* START GIVEN MATERIAL *

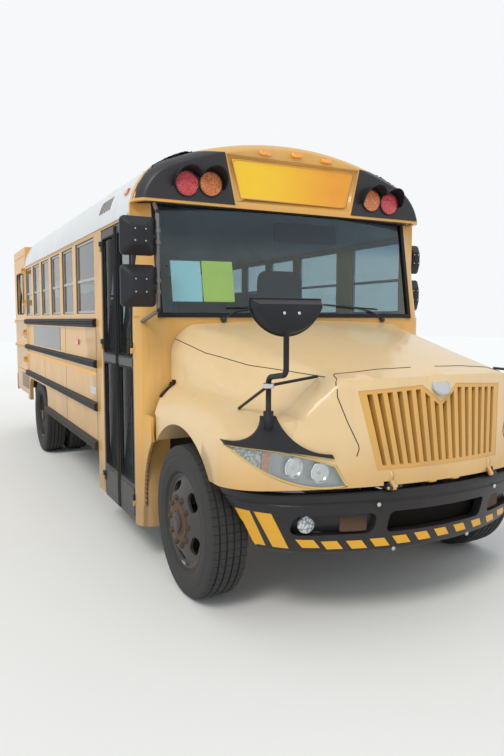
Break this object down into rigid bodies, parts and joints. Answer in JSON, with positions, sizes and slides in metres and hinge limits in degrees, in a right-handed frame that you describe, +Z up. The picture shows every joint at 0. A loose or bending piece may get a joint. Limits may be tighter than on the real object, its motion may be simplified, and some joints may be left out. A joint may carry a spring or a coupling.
{
  "type": "school bus",
  "caption": "Short conventional school bus with a tilting nose, twin-leaf entrance, raised lift door, emergency door, stop arm and twin rear wheels.",
  "frame": {"origin": "on the ground under the middle of the length and width", "axes": "+Z up, the nose towards -Y, the entrance side towards -X"},
  "size_m": [2.782, 7.9898, 2.9516],
  "materials": {
    "yellow_paint": "satin, sun faded",
    "white_paint": "satin",
    "black_paint": "satin",
    "frame_black": "matt, dusty",
    "engine_grey": "rough",
    "tank_steel": "satin",
    "floor_rubber": "ribbed",
    "glass_clear": "clear",
    "glass_tint": "tinted",
    "sash_dark": "anodised",
    "rubber_black": "matt",
    "tyre_rubber": "dusty",
    "wheel_steel": "black, rust at the studs",
    "lamp_red": "beaded lens",
    "lamp_amber": "lens",
    "lamp_clear": "slightly clouded",
    "plastic_black": "grained",
    "seat_vinyl": "dark green vinyl",
    "seat_grey": "woven",
    "dash_grey": "grained",
    "stop_red": "reflective"
  },
  "bodies": {
    "body": {"chassis_frame": "frame_black", "front_axle": "frame_black", "rear_axle": "frame_black", "engine": "engine_grey", "driveline": "frame_black", "fuel_tank": "tank_steel", "stepwell": "frame_black", "floor": "floor_rubber", "side_wall_right": "yellow_paint", "side_wall_left": "yellow_paint", "lift_doorway": "yellow_paint", "roof": "white_paint", "front_cap": "yellow_paint", "windscreen": "glass_clear", "windscreen_frame": "rubber_black", "front_pillars": "yellow_paint", "cowl": "yellow_paint", "front_bumper": "black_paint", "rear_bumper": "black_paint", "rear_wall": "yellow_paint", "window_sashes": "sash_dark", "side_glass": "glass_tint", "rub_rails": "black_paint", "warning_lamps": "lamp_red", "lamp_visors": "plastic_black", "marker_lamps": "lamp_amber", "side_mirrors": "plastic_black", "seat_cushions": "seat_vinyl", "seat_backs": "seat_vinyl", "seat_frames": "frame_black", "driver_seat": "seat_grey", "dashboard": "dash_grey", "steering_wheel": "plastic_black", "grab_rails": "yellow_paint", "mud_flaps": "rubber_black"},
    "nose": {"hood": "yellow_paint", "grille": "yellow_paint", "headlamps": "lamp_clear", "crossover_mirrors": "plastic_black"},
    "entrance_front": {"entrance_leaf_front": "black_paint", "entrance_glass_front": "glass_clear"},
    "entrance_rear": {"entrance_leaf_rear": "black_paint", "entrance_glass_rear": "glass_clear"},
    "lift_door": {"lift_door": "yellow_paint", "lift_door_glass": "glass_tint"},
    "rear_door": {"rear_door": "yellow_paint", "rear_door_glass": "glass_tint"},
    "stop_arm": {"stop_arm": "stop_red"},
    "knuckle_right": {"knuckle_right": "frame_black"},
    "knuckle_left": {"knuckle_left": "frame_black"},
    "wheel_front_right": {"tyre_front_right": "tyre_rubber", "wheel_front_right": "wheel_steel"},
    "wheel_front_left": {"tyre_front_left": "tyre_rubber", "wheel_front_left": "wheel_steel"},
    "wheel_rear_right": {"tyre_rear_right": "tyre_rubber", "wheel_rear_right": "wheel_steel"},
    "wheel_rear_left": {"tyre_rear_left": "tyre_rubber", "wheel_rear_left": "wheel_steel"}
  },
  "joints": [
    {"name": "nose_tilt", "type": "hinge", "parent": "body", "child": "nose", "pos_m": [0, -3.967, 0.806], "axis": [1, 0, 0], "range_deg": [0, 50]},
    {"name": "entrance_front_hinge", "type": "hinge", "parent": "body", "child": "entrance_front", "pos_m": [-1.229, -2.272, 0.261], "axis": [0, 0, 1], "range_deg": [0, 90]},
    {"name": "entrance_rear_hinge", "type": "hinge", "parent": "body", "child": "entrance_rear", "pos_m": [-1.229, -1.446, 0.261], "axis": [0, 0, -1], "range_deg": [0, 90]},
    {"name": "lift_door_hinge", "type": "hinge", "parent": "body", "child": "lift_door", "pos_m": [-1.257, 2.8, 0.96], "axis": [0, 0, 1], "range_deg": [0, 110]},
    {"name": "rear_door_hinge", "type": "hinge", "parent": "body", "child": "rear_door", "pos_m": [-0.403, 3.907, 0.994], "axis": [0, 0, 1], "range_deg": [0, 110]},
    {"name": "stop_arm_hinge", "type": "hinge", "parent": "body", "child": "stop_arm", "pos_m": [1.271, -1.315, 1.465], "axis": [0, 0, -1], "range_deg": [0, 90]},
    {"name": "steer_right", "type": "hinge", "parent": "body", "child": "knuckle_right", "pos_m": [-0.888, -2.972, 0.46], "axis": [0, 0, 1], "range_deg": [-35, 35]},
    {"name": "steer_left", "type": "hinge", "parent": "body", "child": "knuckle_left", "pos_m": [0.888, -2.972, 0.46], "axis": [0, 0, 1], "range_deg": [-35, 35]},
    {"name": "roll_front_right", "type": "hinge", "parent": "knuckle_right", "child": "wheel_front_right", "pos_m": [-1.028, -2.972, 0.46], "axis": [1, 0, 0], "continuous": true},
    {"name": "roll_front_left", "type": "hinge", "parent": "knuckle_left", "child": "wheel_front_left", "pos_m": [1.028, -2.972, 0.46], "axis": [1, 0, 0], "continuous": true},
    {"name": "roll_rear_right", "type": "hinge", "parent": "body", "child": "wheel_rear_right", "pos_m": [-1.078, 1.93, 0.46], "axis": [1, 0, 0], "continuous": true},
    {"name": "roll_rear_left", "type": "hinge", "parent": "body", "child": "wheel_rear_left", "pos_m": [1.078, 1.93, 0.46], "axis": [1, 0, 0], "continuous": true}
  ],
  "couplings": [
    {"joint": "entrance_rear_hinge", "follows": "entrance_front_hinge", "ratio": 1},
    {"joint": "steer_left", "follows": "steer_right", "ratio": 1}
  ]
}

* END GIVEN MATERIAL *

§ **YOUR TASK**
Reproduce the listing in full. Keep it exactly as written.

§ **SOLUTION TO THIS PROBLEM**
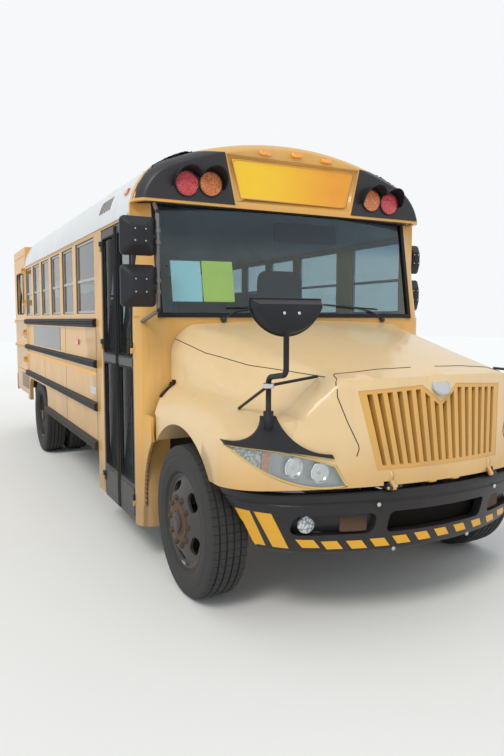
Break this object down into rigid bodies, parts and joints. Answer in JSON, with positions, sizes and slides in metres and hinge limits in degrees, in a right-handed frame that you describe, +Z up. The picture shows every joint at 0. A loose or bending piece may get a joint. Limits may be tighter than on the real object, its motion may be simplified, and some joints may be left out. A joint may carry a spring or a coupling.
{
  "type": "school bus",
  "caption": "Short conventional school bus with a tilting nose, twin-leaf entrance, raised lift door, emergency door, stop arm and twin rear wheels.",
  "frame": {"origin": "on the ground under the middle of the length and width", "axes": "+Z up, the nose towards -Y, the entrance side towards -X"},
  "size_m": [2.782, 7.9898, 2.9516],
  "materials": {
    "yellow_paint": "satin, sun faded",
    "white_paint": "satin",
    "black_paint": "satin",
    "frame_black": "matt, dusty",
    "engine_grey": "rough",
    "tank_steel": "satin",
    "floor_rubber": "ribbed",
    "glass_clear": "clear",
    "glass_tint": "tinted",
    "sash_dark": "anodised",
    "rubber_black": "matt",
    "tyre_rubber": "dusty",
    "wheel_steel": "black, rust at the studs",
    "lamp_red": "beaded lens",
    "lamp_amber": "lens",
    "lamp_clear": "slightly clouded",
    "plastic_black": "grained",
    "seat_vinyl": "dark green vinyl",
    "seat_grey": "woven",
    "dash_grey": "grained",
    "stop_red": "reflective"
  },
  "bodies": {
    "body": {"chassis_frame": "frame_black", "front_axle": "frame_black", "rear_axle": "frame_black", "engine": "engine_grey", "driveline": "frame_black", "fuel_tank": "tank_steel", "stepwell": "frame_black", "floor": "floor_rubber", "side_wall_right": "yellow_paint", "side_wall_left": "yellow_paint", "lift_doorway": "yellow_paint", "roof": "white_paint", "front_cap": "yellow_paint", "windscreen": "glass_clear", "windscreen_frame": "rubber_black", "front_pillars": "yellow_paint", "cowl": "yellow_paint", "front_bumper": "black_paint", "rear_bumper": "black_paint", "rear_wall": "yellow_paint", "window_sashes": "sash_dark", "side_glass": "glass_tint", "rub_rails": "black_paint", "warning_lamps": "lamp_red", "lamp_visors": "plastic_black", "marker_lamps": "lamp_amber", "side_mirrors": "plastic_black", "seat_cushions": "seat_vinyl", "seat_backs": "seat_vinyl", "seat_frames": "frame_black", "driver_seat": "seat_grey", "dashboard": "dash_grey", "steering_wheel": "plastic_black", "grab_rails": "yellow_paint", "mud_flaps": "rubber_black"},
    "nose": {"hood": "yellow_paint", "grille": "yellow_paint", "headlamps": "lamp_clear", "crossover_mirrors": "plastic_black"},
    "entrance_front": {"entrance_leaf_front": "black_paint", "entrance_glass_front": "glass_clear"},
    "entrance_rear": {"entrance_leaf_rear": "black_paint", "entrance_glass_rear": "glass_clear"},
    "lift_door": {"lift_door": "yellow_paint", "lift_door_glass": "glass_tint"},
    "rear_door": {"rear_door": "yellow_paint", "rear_door_glass": "glass_tint"},
    "stop_arm": {"stop_arm": "stop_red"},
    "knuckle_right": {"knuckle_right": "frame_black"},
    "knuckle_left": {"knuckle_left": "frame_black"},
    "wheel_front_right": {"tyre_front_right": "tyre_rubber", "wheel_front_right": "wheel_steel"},
    "wheel_front_left": {"tyre_front_left": "tyre_rubber", "wheel_front_left": "wheel_steel"},
    "wheel_rear_right": {"tyre_rear_right": "tyre_rubber", "wheel_rear_right": "wheel_steel"},
    "wheel_rear_left": {"tyre_rear_left": "tyre_rubber", "wheel_rear_left": "wheel_steel"}
  },
  "joints": [
    {"name": "nose_tilt", "type": "hinge", "parent": "body", "child": "nose", "pos_m": [0, -3.967, 0.806], "axis": [1, 0, 0], "range_deg": [0, 50]},
    {"name": "entrance_front_hinge", "type": "hinge", "parent": "body", "child": "entrance_front", "pos_m": [-1.229, -2.272, 0.261], "axis": [0, 0, 1], "range_deg": [0, 90]},
    {"name": "entrance_rear_hinge", "type": "hinge", "parent": "body", "child": "entrance_rear", "pos_m": [-1.229, -1.446, 0.261], "axis": [0, 0, -1], "range_deg": [0, 90]},
    {"name": "lift_door_hinge", "type": "hinge", "parent": "body", "child": "lift_door", "pos_m": [-1.257, 2.8, 0.96], "axis": [0, 0, 1], "range_deg": [0, 110]},
    {"name": "rear_door_hinge", "type": "hinge", "parent": "body", "child": "rear_door", "pos_m": [-0.403, 3.907, 0.994], "axis": [0, 0, 1], "range_deg": [0, 110]},
    {"name": "stop_arm_hinge", "type": "hinge", "parent": "body", "child": "stop_arm", "pos_m": [1.271, -1.315, 1.465], "axis": [0, 0, -1], "range_deg": [0, 90]},
    {"name": "steer_right", "type": "hinge", "parent": "body", "child": "knuckle_right", "pos_m": [-0.888, -2.972, 0.46], "axis": [0, 0, 1], "range_deg": [-35, 35]},
    {"name": "steer_left", "type": "hinge", "parent": "body", "child": "knuckle_left", "pos_m": [0.888, -2.972, 0.46], "axis": [0, 0, 1], "range_deg": [-35, 35]},
    {"name": "roll_front_right", "type": "hinge", "parent": "knuckle_right", "child": "wheel_front_right", "pos_m": [-1.028, -2.972, 0.46], "axis": [1, 0, 0], "continuous": true},
    {"name": "roll_front_left", "type": "hinge", "parent": "knuckle_left", "child": "wheel_front_left", "pos_m": [1.028, -2.972, 0.46], "axis": [1, 0, 0], "continuous": true},
    {"name": "roll_rear_right", "type": "hinge", "parent": "body", "child": "wheel_rear_right", "pos_m": [-1.078, 1.93, 0.46], "axis": [1, 0, 0], "continuous": true},
    {"name": "roll_rear_left", "type": "hinge", "parent": "body", "child": "wheel_rear_left", "pos_m": [1.078, 1.93, 0.46], "axis": [1, 0, 0], "continuous": true}
  ],
  "couplings": [
    {"joint": "entrance_rear_hinge", "follows": "entrance_front_hinge", "ratio": 1},
    {"joint": "steer_left", "follows": "steer_right", "ratio": 1}
  ]
}